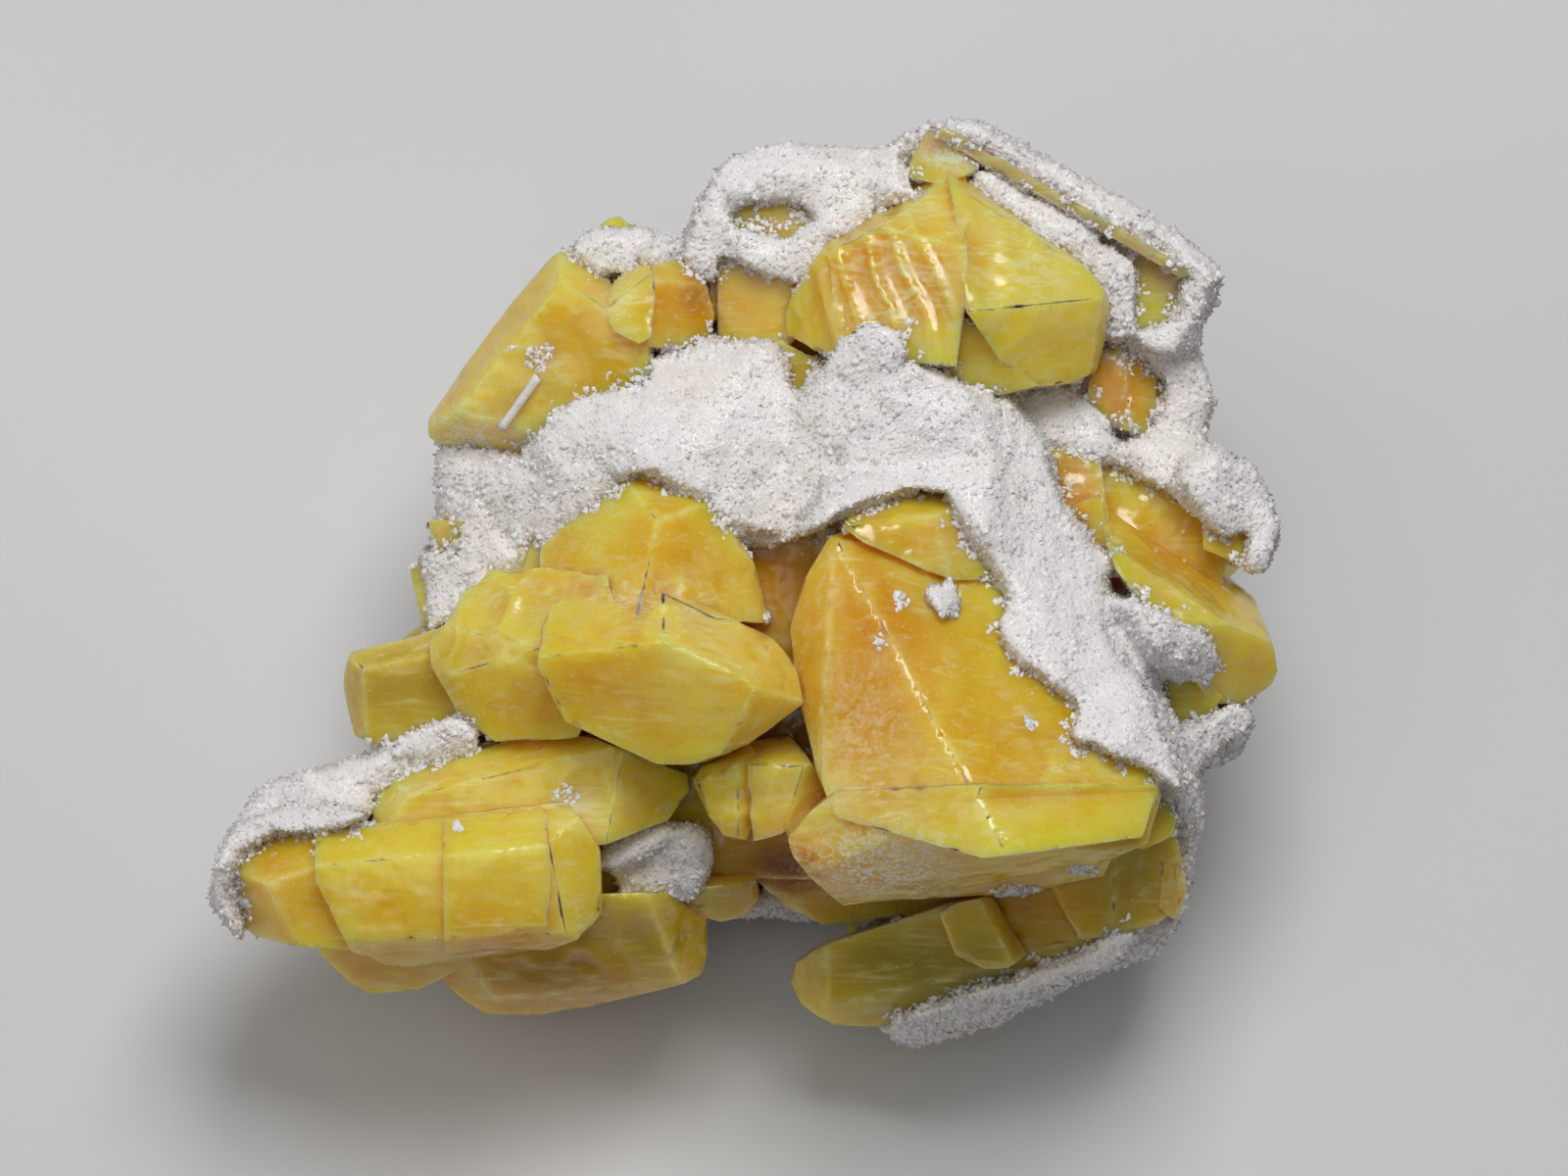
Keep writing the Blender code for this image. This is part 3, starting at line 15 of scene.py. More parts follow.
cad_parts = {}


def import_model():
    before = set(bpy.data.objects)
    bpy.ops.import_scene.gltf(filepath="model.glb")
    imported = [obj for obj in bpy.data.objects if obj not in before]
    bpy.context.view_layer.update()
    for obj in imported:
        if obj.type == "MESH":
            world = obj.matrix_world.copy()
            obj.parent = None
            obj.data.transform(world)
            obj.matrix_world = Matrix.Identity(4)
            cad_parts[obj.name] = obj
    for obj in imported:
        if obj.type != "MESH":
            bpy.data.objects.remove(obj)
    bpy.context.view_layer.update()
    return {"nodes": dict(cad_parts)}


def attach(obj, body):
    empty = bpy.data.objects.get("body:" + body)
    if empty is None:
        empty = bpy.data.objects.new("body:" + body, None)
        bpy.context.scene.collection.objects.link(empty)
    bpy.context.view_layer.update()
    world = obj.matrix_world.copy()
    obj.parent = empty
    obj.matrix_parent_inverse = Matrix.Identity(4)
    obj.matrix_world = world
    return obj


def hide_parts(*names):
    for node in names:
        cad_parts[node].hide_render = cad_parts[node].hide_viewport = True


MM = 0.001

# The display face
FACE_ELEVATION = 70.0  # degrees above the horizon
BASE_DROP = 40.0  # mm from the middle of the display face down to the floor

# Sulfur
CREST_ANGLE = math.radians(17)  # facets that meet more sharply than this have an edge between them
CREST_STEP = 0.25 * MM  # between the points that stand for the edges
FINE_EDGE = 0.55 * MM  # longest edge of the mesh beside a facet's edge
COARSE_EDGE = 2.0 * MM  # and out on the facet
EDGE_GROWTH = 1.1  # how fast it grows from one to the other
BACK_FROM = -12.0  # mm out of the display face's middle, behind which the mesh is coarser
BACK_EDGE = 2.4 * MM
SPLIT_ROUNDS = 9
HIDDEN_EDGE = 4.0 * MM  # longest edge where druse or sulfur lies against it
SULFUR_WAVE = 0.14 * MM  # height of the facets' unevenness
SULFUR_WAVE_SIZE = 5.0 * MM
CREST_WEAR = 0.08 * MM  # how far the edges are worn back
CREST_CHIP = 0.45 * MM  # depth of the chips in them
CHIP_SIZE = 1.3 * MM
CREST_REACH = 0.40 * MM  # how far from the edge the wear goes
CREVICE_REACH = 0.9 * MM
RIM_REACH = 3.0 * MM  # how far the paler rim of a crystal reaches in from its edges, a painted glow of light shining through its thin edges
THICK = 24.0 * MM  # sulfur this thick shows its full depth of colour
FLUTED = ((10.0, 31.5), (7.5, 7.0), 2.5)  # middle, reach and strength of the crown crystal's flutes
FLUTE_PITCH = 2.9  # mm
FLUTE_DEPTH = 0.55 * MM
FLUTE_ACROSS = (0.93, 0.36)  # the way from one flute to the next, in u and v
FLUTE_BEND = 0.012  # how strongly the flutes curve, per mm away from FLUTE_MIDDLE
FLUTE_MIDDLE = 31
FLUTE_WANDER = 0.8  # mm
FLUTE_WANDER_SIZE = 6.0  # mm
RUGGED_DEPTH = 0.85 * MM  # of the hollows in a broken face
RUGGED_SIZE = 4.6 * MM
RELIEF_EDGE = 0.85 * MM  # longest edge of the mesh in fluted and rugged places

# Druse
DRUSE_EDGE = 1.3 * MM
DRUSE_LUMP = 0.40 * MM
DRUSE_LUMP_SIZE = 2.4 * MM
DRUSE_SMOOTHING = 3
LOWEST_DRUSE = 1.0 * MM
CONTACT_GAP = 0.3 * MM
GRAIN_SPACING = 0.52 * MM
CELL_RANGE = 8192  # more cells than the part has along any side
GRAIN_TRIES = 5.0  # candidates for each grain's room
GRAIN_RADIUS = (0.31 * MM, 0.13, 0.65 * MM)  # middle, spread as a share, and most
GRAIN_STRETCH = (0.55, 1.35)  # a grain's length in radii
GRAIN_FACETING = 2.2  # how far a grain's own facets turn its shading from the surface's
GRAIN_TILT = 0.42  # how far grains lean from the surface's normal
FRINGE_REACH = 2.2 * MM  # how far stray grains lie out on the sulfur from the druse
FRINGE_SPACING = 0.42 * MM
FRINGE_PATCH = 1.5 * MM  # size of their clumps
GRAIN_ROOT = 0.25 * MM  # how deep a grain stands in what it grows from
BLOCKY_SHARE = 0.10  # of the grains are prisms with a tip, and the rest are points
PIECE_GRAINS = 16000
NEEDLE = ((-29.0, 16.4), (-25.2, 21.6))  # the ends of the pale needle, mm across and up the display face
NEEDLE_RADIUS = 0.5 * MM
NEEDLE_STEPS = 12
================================
● Task objective
Your task is to quote all of the data word for word.

● Reply
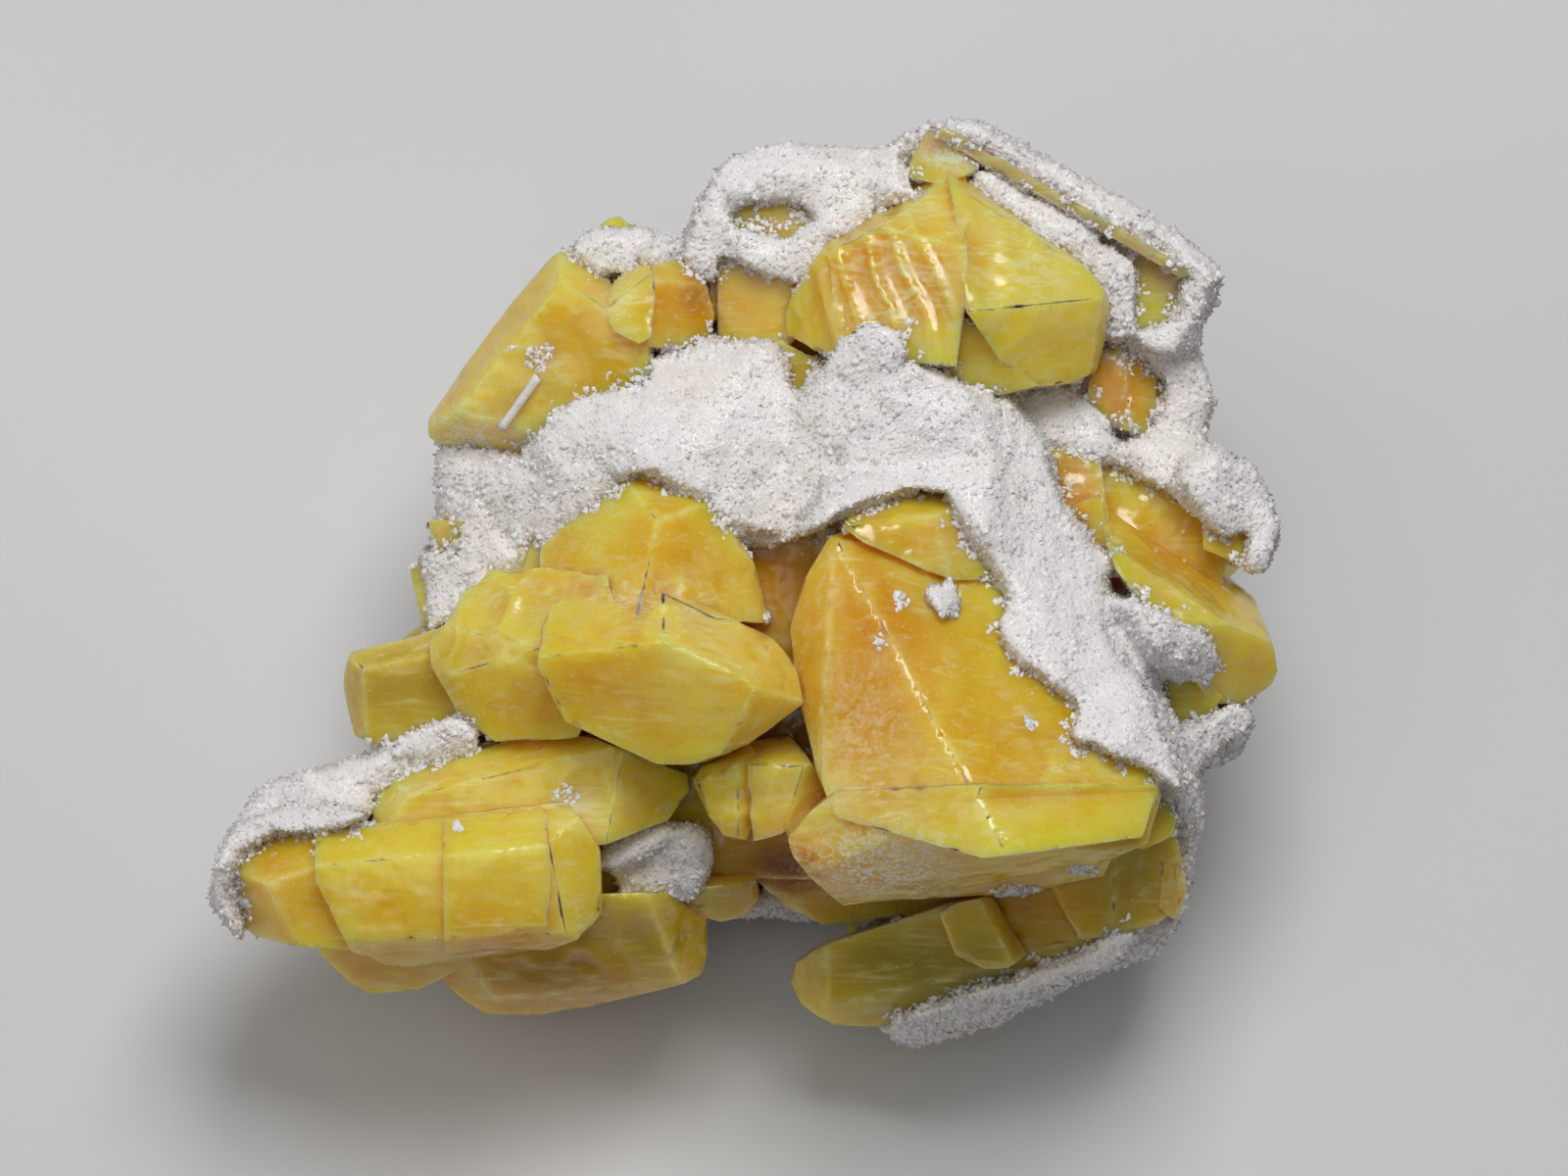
Keep writing the Blender code for this image. This is part 3, starting at line 15 of scene.py. More parts follow.
cad_parts = {}


def import_model():
    before = set(bpy.data.objects)
    bpy.ops.import_scene.gltf(filepath="model.glb")
    imported = [obj for obj in bpy.data.objects if obj not in before]
    bpy.context.view_layer.update()
    for obj in imported:
        if obj.type == "MESH":
            world = obj.matrix_world.copy()
            obj.parent = None
            obj.data.transform(world)
            obj.matrix_world = Matrix.Identity(4)
            cad_parts[obj.name] = obj
    for obj in imported:
        if obj.type != "MESH":
            bpy.data.objects.remove(obj)
    bpy.context.view_layer.update()
    return {"nodes": dict(cad_parts)}


def attach(obj, body):
    empty = bpy.data.objects.get("body:" + body)
    if empty is None:
        empty = bpy.data.objects.new("body:" + body, None)
        bpy.context.scene.collection.objects.link(empty)
    bpy.context.view_layer.update()
    world = obj.matrix_world.copy()
    obj.parent = empty
    obj.matrix_parent_inverse = Matrix.Identity(4)
    obj.matrix_world = world
    return obj


def hide_parts(*names):
    for node in names:
        cad_parts[node].hide_render = cad_parts[node].hide_viewport = True


MM = 0.001

# The display face
FACE_ELEVATION = 70.0  # degrees above the horizon
BASE_DROP = 40.0  # mm from the middle of the display face down to the floor

# Sulfur
CREST_ANGLE = math.radians(17)  # facets that meet more sharply than this have an edge between them
CREST_STEP = 0.25 * MM  # between the points that stand for the edges
FINE_EDGE = 0.55 * MM  # longest edge of the mesh beside a facet's edge
COARSE_EDGE = 2.0 * MM  # and out on the facet
EDGE_GROWTH = 1.1  # how fast it grows from one to the other
BACK_FROM = -12.0  # mm out of the display face's middle, behind which the mesh is coarser
BACK_EDGE = 2.4 * MM
SPLIT_ROUNDS = 9
HIDDEN_EDGE = 4.0 * MM  # longest edge where druse or sulfur lies against it
SULFUR_WAVE = 0.14 * MM  # height of the facets' unevenness
SULFUR_WAVE_SIZE = 5.0 * MM
CREST_WEAR = 0.08 * MM  # how far the edges are worn back
CREST_CHIP = 0.45 * MM  # depth of the chips in them
CHIP_SIZE = 1.3 * MM
CREST_REACH = 0.40 * MM  # how far from the edge the wear goes
CREVICE_REACH = 0.9 * MM
RIM_REACH = 3.0 * MM  # how far the paler rim of a crystal reaches in from its edges, a painted glow of light shining through its thin edges
THICK = 24.0 * MM  # sulfur this thick shows its full depth of colour
FLUTED = ((10.0, 31.5), (7.5, 7.0), 2.5)  # middle, reach and strength of the crown crystal's flutes
FLUTE_PITCH = 2.9  # mm
FLUTE_DEPTH = 0.55 * MM
FLUTE_ACROSS = (0.93, 0.36)  # the way from one flute to the next, in u and v
FLUTE_BEND = 0.012  # how strongly the flutes curve, per mm away from FLUTE_MIDDLE
FLUTE_MIDDLE = 31
FLUTE_WANDER = 0.8  # mm
FLUTE_WANDER_SIZE = 6.0  # mm
RUGGED_DEPTH = 0.85 * MM  # of the hollows in a broken face
RUGGED_SIZE = 4.6 * MM
RELIEF_EDGE = 0.85 * MM  # longest edge of the mesh in fluted and rugged places

# Druse
DRUSE_EDGE = 1.3 * MM
DRUSE_LUMP = 0.40 * MM
DRUSE_LUMP_SIZE = 2.4 * MM
DRUSE_SMOOTHING = 3
LOWEST_DRUSE = 1.0 * MM
CONTACT_GAP = 0.3 * MM
GRAIN_SPACING = 0.52 * MM
CELL_RANGE = 8192  # more cells than the part has along any side
GRAIN_TRIES = 5.0  # candidates for each grain's room
GRAIN_RADIUS = (0.31 * MM, 0.13, 0.65 * MM)  # middle, spread as a share, and most
GRAIN_STRETCH = (0.55, 1.35)  # a grain's length in radii
GRAIN_FACETING = 2.2  # how far a grain's own facets turn its shading from the surface's
GRAIN_TILT = 0.42  # how far grains lean from the surface's normal
FRINGE_REACH = 2.2 * MM  # how far stray grains lie out on the sulfur from the druse
FRINGE_SPACING = 0.42 * MM
FRINGE_PATCH = 1.5 * MM  # size of their clumps
GRAIN_ROOT = 0.25 * MM  # how deep a grain stands in what it grows from
BLOCKY_SHARE = 0.10  # of the grains are prisms with a tip, and the rest are points
PIECE_GRAINS = 16000
NEEDLE = ((-29.0, 16.4), (-25.2, 21.6))  # the ends of the pale needle, mm across and up the display face
NEEDLE_RADIUS = 0.5 * MM
NEEDLE_STEPS = 12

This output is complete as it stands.